■ Given problem
Extract exactly the run of lines starting at the line that holds "const bottle = new THREE.Group();" and ending at the line that holds "if empty is", both included.

====== Provided records

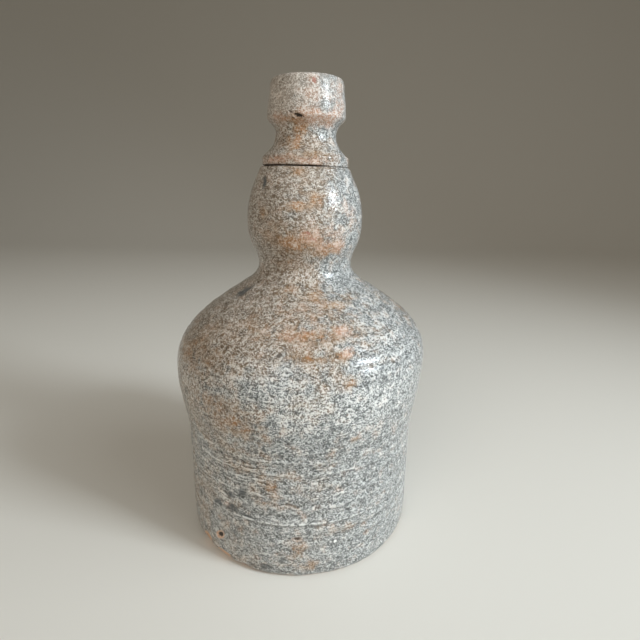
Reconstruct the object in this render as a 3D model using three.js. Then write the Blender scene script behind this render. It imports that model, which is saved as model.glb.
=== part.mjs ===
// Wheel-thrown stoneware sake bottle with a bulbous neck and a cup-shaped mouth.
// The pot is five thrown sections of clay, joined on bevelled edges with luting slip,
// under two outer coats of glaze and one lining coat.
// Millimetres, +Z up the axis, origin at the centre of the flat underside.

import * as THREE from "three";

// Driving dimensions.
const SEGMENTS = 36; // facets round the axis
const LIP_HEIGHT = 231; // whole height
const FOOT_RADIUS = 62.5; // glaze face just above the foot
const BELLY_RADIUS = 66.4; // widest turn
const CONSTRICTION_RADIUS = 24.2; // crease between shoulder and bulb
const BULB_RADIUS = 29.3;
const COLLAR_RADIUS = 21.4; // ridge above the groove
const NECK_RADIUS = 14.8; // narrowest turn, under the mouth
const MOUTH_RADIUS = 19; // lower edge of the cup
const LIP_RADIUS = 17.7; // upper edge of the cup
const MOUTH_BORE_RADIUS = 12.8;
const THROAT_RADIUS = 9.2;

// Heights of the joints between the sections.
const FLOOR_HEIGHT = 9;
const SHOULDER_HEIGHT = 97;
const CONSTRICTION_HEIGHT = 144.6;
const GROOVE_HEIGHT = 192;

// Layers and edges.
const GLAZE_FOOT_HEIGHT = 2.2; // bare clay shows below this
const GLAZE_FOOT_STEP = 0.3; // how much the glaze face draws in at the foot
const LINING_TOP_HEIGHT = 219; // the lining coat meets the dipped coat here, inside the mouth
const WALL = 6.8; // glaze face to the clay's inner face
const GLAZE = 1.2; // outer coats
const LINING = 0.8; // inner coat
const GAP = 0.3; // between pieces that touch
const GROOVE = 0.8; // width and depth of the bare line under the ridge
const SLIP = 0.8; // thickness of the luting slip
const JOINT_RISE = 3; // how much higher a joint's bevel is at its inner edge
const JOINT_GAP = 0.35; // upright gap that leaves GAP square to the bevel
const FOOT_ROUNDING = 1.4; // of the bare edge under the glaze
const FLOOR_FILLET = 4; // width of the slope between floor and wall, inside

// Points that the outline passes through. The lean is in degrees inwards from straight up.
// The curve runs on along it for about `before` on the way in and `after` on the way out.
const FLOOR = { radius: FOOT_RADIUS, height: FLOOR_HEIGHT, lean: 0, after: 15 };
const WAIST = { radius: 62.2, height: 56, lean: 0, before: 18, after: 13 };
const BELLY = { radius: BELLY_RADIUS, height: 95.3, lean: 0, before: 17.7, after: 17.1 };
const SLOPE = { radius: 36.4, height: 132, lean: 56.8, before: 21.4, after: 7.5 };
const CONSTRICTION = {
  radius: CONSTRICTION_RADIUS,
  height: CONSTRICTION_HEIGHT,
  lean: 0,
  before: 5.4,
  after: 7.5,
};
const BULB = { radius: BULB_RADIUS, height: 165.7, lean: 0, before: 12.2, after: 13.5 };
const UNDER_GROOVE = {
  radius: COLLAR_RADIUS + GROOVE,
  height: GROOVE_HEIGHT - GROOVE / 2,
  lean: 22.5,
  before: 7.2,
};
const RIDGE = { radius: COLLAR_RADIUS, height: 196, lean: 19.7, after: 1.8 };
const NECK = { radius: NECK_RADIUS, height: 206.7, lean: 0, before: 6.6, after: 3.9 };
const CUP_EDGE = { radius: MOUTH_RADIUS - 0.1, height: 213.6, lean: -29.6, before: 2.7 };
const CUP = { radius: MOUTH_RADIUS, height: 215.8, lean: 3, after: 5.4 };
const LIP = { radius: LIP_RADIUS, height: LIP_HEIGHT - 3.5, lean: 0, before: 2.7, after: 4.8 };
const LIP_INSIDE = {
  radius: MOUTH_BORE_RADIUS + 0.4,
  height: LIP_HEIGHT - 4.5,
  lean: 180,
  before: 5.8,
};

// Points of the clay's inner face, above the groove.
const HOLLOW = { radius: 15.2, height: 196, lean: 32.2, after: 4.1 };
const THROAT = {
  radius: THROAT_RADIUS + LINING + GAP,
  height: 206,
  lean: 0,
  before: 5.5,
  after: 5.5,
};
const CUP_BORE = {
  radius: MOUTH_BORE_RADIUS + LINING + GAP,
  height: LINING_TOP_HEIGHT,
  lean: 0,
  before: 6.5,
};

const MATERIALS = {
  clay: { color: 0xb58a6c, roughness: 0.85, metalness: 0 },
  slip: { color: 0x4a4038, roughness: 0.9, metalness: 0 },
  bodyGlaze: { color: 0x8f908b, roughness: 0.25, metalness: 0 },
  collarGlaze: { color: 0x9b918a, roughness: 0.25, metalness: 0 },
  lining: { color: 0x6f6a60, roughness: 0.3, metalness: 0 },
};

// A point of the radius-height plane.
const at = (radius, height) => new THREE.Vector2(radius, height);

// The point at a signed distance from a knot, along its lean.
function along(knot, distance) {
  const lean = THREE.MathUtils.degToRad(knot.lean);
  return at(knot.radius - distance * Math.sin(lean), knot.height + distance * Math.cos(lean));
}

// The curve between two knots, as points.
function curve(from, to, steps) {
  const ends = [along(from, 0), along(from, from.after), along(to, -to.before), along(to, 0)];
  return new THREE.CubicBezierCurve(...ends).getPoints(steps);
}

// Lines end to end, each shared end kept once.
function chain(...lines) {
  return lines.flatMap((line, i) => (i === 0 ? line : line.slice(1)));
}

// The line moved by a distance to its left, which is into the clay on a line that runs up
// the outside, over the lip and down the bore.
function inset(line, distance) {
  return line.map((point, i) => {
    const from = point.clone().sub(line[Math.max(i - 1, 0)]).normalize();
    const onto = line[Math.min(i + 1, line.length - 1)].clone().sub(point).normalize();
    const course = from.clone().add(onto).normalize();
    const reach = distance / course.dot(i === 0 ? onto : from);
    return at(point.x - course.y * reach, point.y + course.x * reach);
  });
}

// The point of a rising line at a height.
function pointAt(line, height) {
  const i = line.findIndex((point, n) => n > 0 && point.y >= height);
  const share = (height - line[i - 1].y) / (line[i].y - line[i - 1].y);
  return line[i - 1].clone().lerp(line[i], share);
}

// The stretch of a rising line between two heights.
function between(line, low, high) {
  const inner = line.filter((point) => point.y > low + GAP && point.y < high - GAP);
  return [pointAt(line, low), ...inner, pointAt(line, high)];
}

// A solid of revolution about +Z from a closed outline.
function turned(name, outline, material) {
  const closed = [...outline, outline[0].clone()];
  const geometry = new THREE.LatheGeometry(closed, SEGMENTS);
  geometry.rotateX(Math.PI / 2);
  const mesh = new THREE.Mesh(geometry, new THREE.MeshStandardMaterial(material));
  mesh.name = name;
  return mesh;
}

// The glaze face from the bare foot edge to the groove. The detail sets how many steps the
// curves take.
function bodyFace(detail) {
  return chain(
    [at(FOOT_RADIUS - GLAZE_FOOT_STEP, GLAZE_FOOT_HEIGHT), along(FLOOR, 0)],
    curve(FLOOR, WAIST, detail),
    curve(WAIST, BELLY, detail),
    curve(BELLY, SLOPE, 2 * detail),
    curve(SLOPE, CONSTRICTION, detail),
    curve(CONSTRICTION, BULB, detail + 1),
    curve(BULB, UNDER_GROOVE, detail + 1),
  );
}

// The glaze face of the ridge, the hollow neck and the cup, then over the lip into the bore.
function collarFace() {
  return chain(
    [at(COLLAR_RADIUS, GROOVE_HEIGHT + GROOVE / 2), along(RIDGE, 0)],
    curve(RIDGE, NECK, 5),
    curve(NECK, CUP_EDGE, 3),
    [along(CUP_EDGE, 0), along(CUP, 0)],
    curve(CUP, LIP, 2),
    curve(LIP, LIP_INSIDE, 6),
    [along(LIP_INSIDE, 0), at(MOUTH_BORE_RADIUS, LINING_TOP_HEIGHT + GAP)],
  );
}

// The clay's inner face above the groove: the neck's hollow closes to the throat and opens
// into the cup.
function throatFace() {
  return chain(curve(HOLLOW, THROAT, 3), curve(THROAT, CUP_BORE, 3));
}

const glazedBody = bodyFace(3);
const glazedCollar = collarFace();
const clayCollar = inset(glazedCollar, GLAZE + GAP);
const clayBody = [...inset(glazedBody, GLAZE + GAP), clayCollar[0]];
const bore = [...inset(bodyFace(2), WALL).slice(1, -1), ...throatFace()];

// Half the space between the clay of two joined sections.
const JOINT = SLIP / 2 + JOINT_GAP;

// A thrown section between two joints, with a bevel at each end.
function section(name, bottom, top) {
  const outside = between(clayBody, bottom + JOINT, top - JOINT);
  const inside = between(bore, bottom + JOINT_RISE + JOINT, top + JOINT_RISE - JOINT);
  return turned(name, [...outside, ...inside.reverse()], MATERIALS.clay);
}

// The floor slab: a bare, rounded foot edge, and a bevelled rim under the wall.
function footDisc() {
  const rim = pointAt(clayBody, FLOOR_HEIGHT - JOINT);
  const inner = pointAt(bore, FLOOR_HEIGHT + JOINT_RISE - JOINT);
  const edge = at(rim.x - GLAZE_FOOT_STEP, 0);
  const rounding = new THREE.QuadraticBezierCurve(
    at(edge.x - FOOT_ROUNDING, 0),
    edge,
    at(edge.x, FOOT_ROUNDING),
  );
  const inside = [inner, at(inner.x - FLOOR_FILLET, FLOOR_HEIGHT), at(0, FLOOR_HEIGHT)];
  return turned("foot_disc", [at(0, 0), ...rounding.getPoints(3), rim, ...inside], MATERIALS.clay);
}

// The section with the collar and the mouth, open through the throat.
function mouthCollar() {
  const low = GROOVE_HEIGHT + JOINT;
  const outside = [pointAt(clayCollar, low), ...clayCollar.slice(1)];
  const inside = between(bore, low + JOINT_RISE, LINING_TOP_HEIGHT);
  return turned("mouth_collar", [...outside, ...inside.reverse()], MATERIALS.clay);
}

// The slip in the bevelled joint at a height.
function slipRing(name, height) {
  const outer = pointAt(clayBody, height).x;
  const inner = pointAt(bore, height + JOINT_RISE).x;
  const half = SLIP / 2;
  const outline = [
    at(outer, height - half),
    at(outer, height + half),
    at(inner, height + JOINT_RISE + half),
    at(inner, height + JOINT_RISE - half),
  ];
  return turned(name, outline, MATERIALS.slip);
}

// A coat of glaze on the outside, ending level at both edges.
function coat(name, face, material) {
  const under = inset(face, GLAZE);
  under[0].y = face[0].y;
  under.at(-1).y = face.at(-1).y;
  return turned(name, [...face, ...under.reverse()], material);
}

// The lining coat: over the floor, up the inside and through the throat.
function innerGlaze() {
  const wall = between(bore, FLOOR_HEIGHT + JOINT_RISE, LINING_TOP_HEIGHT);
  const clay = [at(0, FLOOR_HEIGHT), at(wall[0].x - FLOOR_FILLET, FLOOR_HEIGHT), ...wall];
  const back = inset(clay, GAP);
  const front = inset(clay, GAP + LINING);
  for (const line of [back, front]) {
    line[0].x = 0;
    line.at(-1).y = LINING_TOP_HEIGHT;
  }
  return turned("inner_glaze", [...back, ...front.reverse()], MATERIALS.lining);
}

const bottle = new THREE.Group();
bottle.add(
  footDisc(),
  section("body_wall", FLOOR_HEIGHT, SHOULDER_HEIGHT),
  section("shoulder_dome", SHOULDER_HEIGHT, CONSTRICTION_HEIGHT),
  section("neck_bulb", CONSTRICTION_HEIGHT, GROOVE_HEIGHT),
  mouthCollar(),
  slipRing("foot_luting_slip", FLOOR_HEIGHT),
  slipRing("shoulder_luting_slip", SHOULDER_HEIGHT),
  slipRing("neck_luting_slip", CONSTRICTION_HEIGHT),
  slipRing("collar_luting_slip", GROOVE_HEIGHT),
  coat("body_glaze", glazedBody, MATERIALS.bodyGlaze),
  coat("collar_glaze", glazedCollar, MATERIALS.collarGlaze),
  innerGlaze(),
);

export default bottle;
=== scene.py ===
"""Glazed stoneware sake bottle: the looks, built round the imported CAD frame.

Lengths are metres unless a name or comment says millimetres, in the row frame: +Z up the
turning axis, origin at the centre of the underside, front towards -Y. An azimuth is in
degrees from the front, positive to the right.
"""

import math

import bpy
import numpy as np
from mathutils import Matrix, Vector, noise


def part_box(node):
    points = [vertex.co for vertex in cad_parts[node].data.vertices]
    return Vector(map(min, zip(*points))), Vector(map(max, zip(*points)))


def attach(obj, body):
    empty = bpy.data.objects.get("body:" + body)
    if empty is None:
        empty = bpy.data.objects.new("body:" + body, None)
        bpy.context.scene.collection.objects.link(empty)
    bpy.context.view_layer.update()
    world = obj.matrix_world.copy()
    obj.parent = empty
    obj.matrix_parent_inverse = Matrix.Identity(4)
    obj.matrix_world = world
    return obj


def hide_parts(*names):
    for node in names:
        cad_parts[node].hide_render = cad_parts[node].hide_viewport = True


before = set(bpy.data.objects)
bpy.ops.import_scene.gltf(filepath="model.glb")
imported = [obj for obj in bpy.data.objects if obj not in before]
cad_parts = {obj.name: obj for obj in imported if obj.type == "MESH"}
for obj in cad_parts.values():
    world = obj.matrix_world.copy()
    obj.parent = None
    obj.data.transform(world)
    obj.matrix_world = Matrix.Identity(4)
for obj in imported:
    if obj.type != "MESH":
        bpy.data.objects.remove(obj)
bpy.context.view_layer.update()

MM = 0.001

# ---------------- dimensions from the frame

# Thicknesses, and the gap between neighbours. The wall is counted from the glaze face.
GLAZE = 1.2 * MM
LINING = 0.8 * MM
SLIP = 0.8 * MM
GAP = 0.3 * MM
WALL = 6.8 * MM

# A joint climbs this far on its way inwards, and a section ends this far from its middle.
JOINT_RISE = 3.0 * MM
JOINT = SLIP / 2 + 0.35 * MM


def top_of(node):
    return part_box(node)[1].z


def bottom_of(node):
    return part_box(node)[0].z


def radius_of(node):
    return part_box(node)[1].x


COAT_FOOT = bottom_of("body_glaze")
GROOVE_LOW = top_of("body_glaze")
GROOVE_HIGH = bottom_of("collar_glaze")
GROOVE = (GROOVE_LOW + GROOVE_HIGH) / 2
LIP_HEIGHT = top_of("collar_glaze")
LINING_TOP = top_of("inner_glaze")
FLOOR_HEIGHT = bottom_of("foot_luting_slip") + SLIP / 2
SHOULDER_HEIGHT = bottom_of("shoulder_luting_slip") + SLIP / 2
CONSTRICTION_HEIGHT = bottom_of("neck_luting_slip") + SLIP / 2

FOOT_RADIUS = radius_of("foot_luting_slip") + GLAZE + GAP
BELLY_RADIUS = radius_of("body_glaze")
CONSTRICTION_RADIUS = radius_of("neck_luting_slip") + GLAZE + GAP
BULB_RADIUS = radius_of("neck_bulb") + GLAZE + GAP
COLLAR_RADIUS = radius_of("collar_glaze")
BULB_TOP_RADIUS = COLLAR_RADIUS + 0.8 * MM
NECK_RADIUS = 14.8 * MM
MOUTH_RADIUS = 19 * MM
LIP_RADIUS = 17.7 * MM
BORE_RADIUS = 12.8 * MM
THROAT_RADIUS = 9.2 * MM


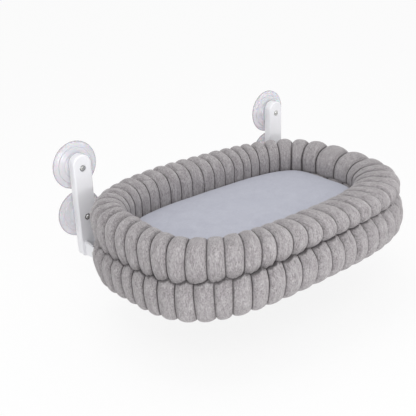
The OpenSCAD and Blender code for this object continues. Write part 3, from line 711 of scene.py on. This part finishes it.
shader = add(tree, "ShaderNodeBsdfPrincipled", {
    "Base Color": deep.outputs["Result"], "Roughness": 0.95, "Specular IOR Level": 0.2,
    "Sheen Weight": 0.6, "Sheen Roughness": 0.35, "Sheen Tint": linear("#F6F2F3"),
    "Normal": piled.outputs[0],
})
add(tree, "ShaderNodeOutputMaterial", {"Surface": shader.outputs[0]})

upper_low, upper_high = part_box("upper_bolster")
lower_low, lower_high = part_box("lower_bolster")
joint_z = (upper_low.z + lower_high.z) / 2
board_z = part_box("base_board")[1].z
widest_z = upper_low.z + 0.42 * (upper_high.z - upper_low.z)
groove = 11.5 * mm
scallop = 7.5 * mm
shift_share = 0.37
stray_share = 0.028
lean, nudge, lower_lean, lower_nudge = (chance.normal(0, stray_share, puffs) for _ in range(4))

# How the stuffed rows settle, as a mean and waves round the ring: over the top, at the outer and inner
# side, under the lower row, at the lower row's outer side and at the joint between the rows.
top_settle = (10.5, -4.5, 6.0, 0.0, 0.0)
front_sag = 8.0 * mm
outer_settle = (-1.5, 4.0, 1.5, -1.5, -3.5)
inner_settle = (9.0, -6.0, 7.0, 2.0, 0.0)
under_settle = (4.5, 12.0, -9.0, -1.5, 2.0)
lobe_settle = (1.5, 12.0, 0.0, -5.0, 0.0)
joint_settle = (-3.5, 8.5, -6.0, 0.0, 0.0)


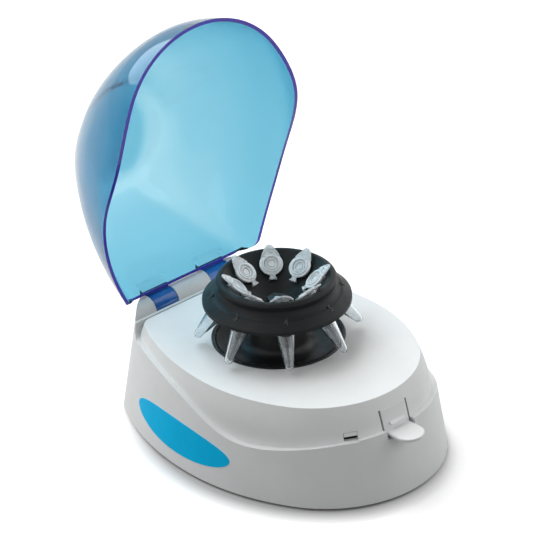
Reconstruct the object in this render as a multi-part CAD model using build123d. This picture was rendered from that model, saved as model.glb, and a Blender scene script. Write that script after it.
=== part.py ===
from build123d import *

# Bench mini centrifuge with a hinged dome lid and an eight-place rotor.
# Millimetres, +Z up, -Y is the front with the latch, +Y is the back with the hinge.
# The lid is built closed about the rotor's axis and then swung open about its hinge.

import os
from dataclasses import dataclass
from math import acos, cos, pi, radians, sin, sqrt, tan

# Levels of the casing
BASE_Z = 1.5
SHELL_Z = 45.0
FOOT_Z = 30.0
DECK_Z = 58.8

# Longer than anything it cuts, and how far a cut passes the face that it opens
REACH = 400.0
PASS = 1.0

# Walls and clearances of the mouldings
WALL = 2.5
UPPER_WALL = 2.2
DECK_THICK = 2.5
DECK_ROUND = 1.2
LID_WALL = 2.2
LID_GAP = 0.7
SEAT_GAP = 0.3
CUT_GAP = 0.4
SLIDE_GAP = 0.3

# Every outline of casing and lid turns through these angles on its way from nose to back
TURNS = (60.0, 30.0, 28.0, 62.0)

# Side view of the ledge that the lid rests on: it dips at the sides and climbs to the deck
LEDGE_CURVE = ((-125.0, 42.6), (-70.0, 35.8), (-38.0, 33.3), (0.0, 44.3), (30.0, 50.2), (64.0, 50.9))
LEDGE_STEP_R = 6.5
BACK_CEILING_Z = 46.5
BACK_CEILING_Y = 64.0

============

■ Solved exercise
const bottle = new THREE.Group();
bottle.add(
  footDisc(),
  section("body_wall", FLOOR_HEIGHT, SHOULDER_HEIGHT),
  section("shoulder_dome", SHOULDER_HEIGHT, CONSTRICTION_HEIGHT),
  section("neck_bulb", CONSTRICTION_HEIGHT, GROOVE_HEIGHT),
  mouthCollar(),
  slipRing("foot_luting_slip", FLOOR_HEIGHT),
  slipRing("shoulder_luting_slip", SHOULDER_HEIGHT),
  slipRing("neck_luting_slip", CONSTRICTION_HEIGHT),
  slipRing("collar_luting_slip", GROOVE_HEIGHT),
  coat("body_glaze", glazedBody, MATERIALS.bodyGlaze),
  coat("collar_glaze", glazedCollar, MATERIALS.collarGlaze),
  innerGlaze(),
);

export default bottle;
=== scene.py ===
"""Glazed stoneware sake bottle: the looks, built round the imported CAD frame.

Lengths are metres unless a name or comment says millimetres, in the row frame: +Z up the
turning axis, origin at the centre of the underside, front towards -Y. An azimuth is in
degrees from the front, positive to the right.
"""

import math

import bpy
import numpy as np
from mathutils import Matrix, Vector, noise


def part_box(node):
    points = [vertex.co for vertex in cad_parts[node].data.vertices]
    return Vector(map(min, zip(*points))), Vector(map(max, zip(*points)))


def attach(obj, body):
    empty = bpy.data.objects.get("body:" + body)
    if empty is None:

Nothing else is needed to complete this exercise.